Problem statement ->
Copy out all the entries word for word.

[Structured object records]

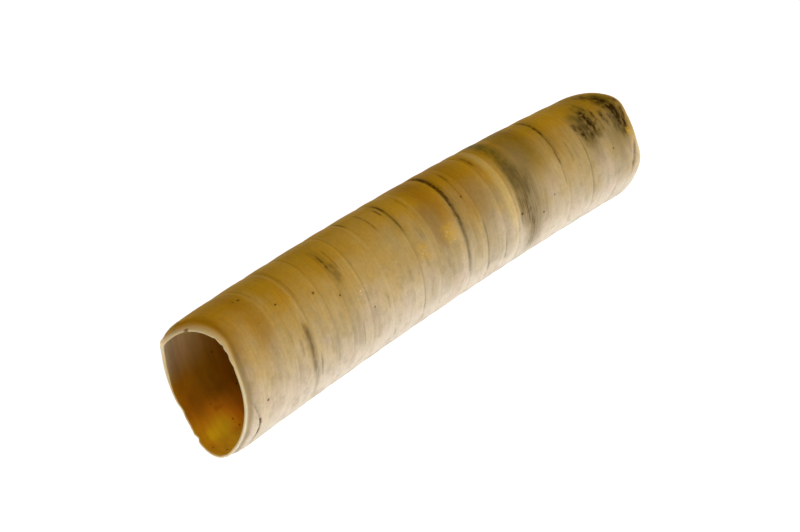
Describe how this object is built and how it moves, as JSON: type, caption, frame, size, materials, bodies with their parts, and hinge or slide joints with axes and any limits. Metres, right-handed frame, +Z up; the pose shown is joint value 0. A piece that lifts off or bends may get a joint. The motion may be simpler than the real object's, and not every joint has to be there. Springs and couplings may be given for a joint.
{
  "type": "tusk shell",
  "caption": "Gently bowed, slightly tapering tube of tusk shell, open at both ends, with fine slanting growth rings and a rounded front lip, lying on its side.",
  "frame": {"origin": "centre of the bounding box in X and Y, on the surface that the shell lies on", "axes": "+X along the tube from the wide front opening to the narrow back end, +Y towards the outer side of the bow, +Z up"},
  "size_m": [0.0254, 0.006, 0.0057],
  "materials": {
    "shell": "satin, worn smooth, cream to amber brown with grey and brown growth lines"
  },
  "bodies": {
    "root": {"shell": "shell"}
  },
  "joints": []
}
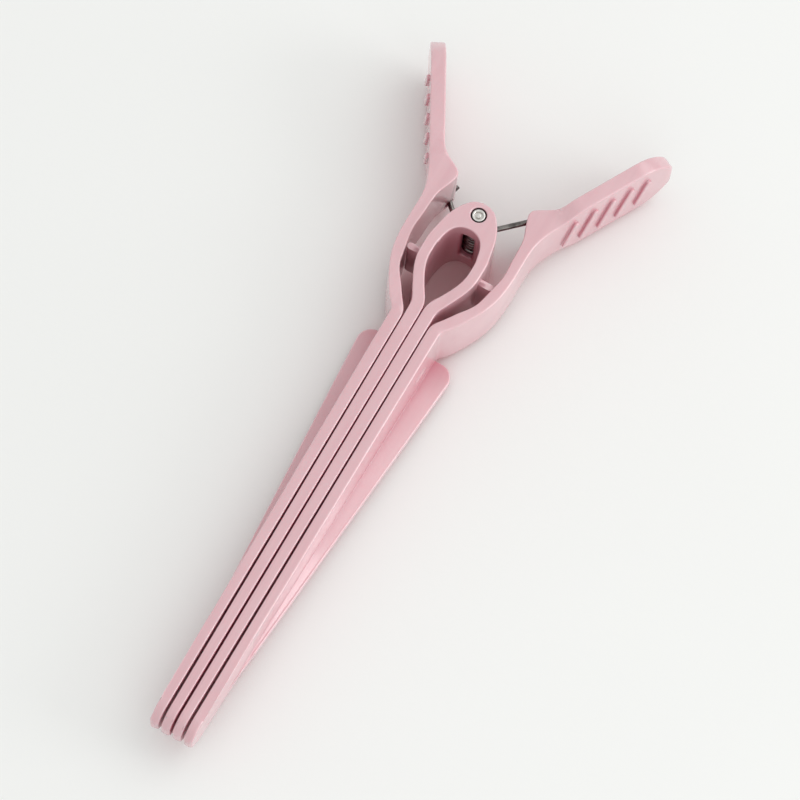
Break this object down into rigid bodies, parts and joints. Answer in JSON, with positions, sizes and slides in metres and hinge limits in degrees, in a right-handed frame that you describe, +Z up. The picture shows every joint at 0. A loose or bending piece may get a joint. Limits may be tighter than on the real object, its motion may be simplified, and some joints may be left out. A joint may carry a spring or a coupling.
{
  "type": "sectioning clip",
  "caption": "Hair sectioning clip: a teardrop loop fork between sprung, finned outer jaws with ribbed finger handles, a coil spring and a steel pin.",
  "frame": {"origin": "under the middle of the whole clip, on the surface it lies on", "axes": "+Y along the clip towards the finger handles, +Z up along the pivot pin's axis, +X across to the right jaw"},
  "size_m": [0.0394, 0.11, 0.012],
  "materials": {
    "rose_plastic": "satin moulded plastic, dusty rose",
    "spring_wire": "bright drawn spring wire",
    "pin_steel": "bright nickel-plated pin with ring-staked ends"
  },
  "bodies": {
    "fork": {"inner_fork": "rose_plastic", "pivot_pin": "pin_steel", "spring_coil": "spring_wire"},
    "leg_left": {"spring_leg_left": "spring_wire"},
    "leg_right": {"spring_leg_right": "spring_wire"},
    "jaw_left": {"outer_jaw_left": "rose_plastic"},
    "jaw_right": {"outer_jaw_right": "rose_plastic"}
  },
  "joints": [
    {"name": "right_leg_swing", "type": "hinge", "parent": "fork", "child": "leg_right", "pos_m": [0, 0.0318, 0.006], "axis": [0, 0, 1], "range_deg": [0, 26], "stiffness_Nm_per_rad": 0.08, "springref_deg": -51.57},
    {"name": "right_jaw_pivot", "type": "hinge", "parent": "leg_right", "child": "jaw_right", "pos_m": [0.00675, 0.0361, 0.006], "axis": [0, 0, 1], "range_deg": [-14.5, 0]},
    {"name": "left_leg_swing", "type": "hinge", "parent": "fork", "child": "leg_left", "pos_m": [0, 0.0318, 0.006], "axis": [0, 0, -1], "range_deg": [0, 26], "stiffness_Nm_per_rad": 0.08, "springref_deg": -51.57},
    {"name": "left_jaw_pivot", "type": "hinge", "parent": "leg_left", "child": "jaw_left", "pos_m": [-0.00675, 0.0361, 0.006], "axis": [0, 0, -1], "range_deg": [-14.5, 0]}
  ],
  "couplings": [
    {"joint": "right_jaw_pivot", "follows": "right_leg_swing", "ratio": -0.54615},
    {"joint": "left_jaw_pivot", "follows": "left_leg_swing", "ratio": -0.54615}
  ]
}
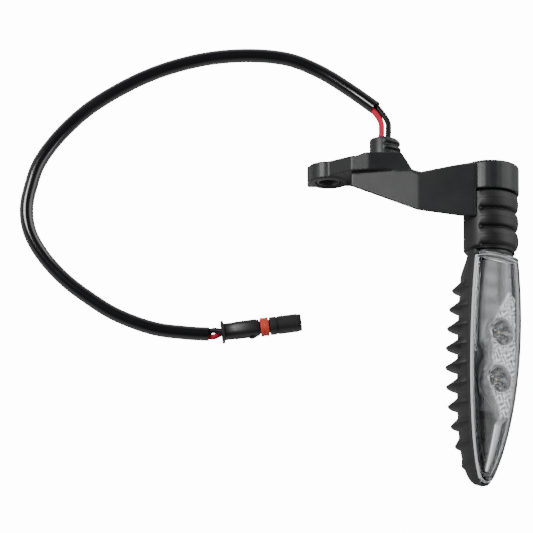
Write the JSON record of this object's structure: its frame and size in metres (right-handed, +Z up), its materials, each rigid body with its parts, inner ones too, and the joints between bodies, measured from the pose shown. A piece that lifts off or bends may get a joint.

Task result ->
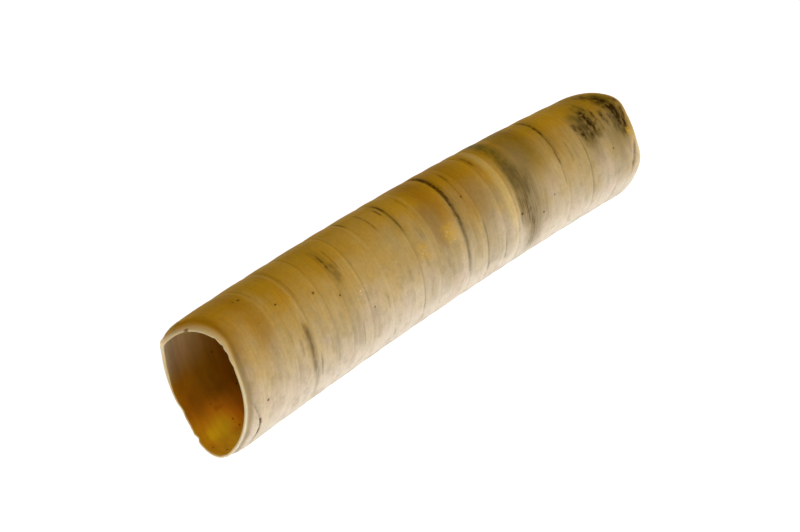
Describe how this object is built and how it moves, as JSON: type, caption, frame, size, materials, bodies with their parts, and hinge or slide joints with axes and any limits. Metres, right-handed frame, +Z up; the pose shown is joint value 0. A piece that lifts off or bends may get a joint. The motion may be simpler than the real object's, and not every joint has to be there. Springs and couplings may be given for a joint.
{
  "type": "tusk shell",
  "caption": "Gently bowed, slightly tapering tube of tusk shell, open at both ends, with fine slanting growth rings and a rounded front lip, lying on its side.",
  "frame": {"origin": "centre of the bounding box in X and Y, on the surface that the shell lies on", "axes": "+X along the tube from the wide front opening to the narrow back end, +Y towards the outer side of the bow, +Z up"},
  "size_m": [0.0254, 0.006, 0.0057],
  "materials": {
    "shell": "satin, worn smooth, cream to amber brown with grey and brown growth lines"
  },
  "bodies": {
    "root": {"shell": "shell"}
  },
  "joints": []
}
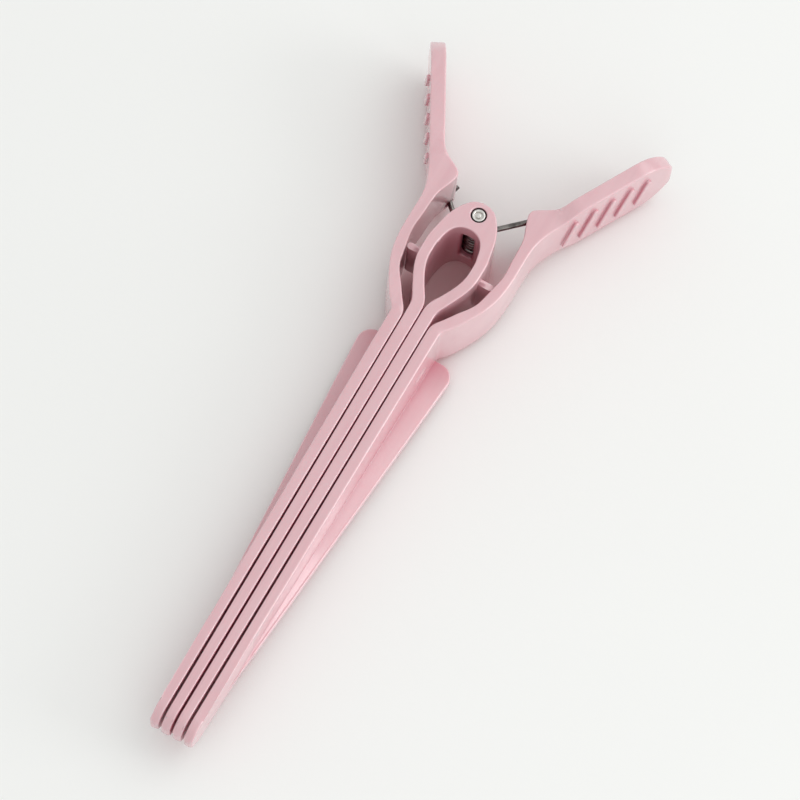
Break this object down into rigid bodies, parts and joints. Answer in JSON, with positions, sizes and slides in metres and hinge limits in degrees, in a right-handed frame that you describe, +Z up. The picture shows every joint at 0. A loose or bending piece may get a joint. Limits may be tighter than on the real object, its motion may be simplified, and some joints may be left out. A joint may carry a spring or a coupling.
{
  "type": "sectioning clip",
  "caption": "Hair sectioning clip: a teardrop loop fork between sprung, finned outer jaws with ribbed finger handles, a coil spring and a steel pin.",
  "frame": {"origin": "under the middle of the whole clip, on the surface it lies on", "axes": "+Y along the clip towards the finger handles, +Z up along the pivot pin's axis, +X across to the right jaw"},
  "size_m": [0.0394, 0.11, 0.012],
  "materials": {
    "rose_plastic": "satin moulded plastic, dusty rose",
    "spring_wire": "bright drawn spring wire",
    "pin_steel": "bright nickel-plated pin with ring-staked ends"
  },
  "bodies": {
    "fork": {"inner_fork": "rose_plastic", "pivot_pin": "pin_steel", "spring_coil": "spring_wire"},
    "leg_left": {"spring_leg_left": "spring_wire"},
    "leg_right": {"spring_leg_right": "spring_wire"},
    "jaw_left": {"outer_jaw_left": "rose_plastic"},
    "jaw_right": {"outer_jaw_right": "rose_plastic"}
  },
  "joints": [
    {"name": "right_leg_swing", "type": "hinge", "parent": "fork", "child": "leg_right", "pos_m": [0, 0.0318, 0.006], "axis": [0, 0, 1], "range_deg": [0, 26], "stiffness_Nm_per_rad": 0.08, "springref_deg": -51.57},
    {"name": "right_jaw_pivot", "type": "hinge", "parent": "leg_right", "child": "jaw_right", "pos_m": [0.00675, 0.0361, 0.006], "axis": [0, 0, 1], "range_deg": [-14.5, 0]},
    {"name": "left_leg_swing", "type": "hinge", "parent": "fork", "child": "leg_left", "pos_m": [0, 0.0318, 0.006], "axis": [0, 0, -1], "range_deg": [0, 26], "stiffness_Nm_per_rad": 0.08, "springref_deg": -51.57},
    {"name": "left_jaw_pivot", "type": "hinge", "parent": "leg_left", "child": "jaw_left", "pos_m": [-0.00675, 0.0361, 0.006], "axis": [0, 0, -1], "range_deg": [-14.5, 0]}
  ],
  "couplings": [
    {"joint": "right_jaw_pivot", "follows": "right_leg_swing", "ratio": -0.54615},
    {"joint": "left_jaw_pivot", "follows": "left_leg_swing", "ratio": -0.54615}
  ]
}
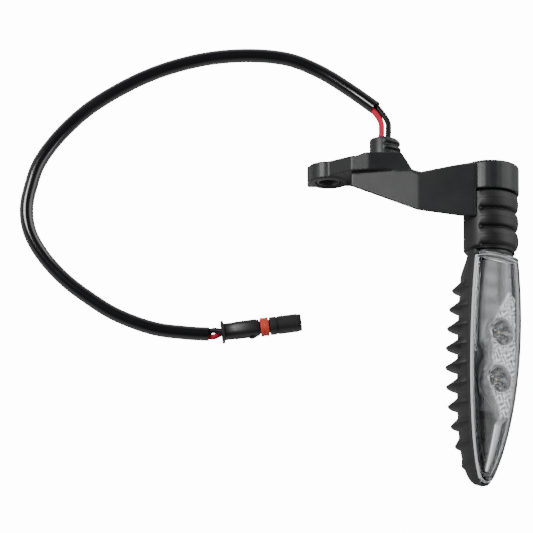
Write the JSON record of this object's structure: its frame and size in metres (right-handed, +Z up), its materials, each rigid body with its parts, inner ones too, and the joints between bodies, measured from the pose shown. A piece that lifts off or bends may get a joint.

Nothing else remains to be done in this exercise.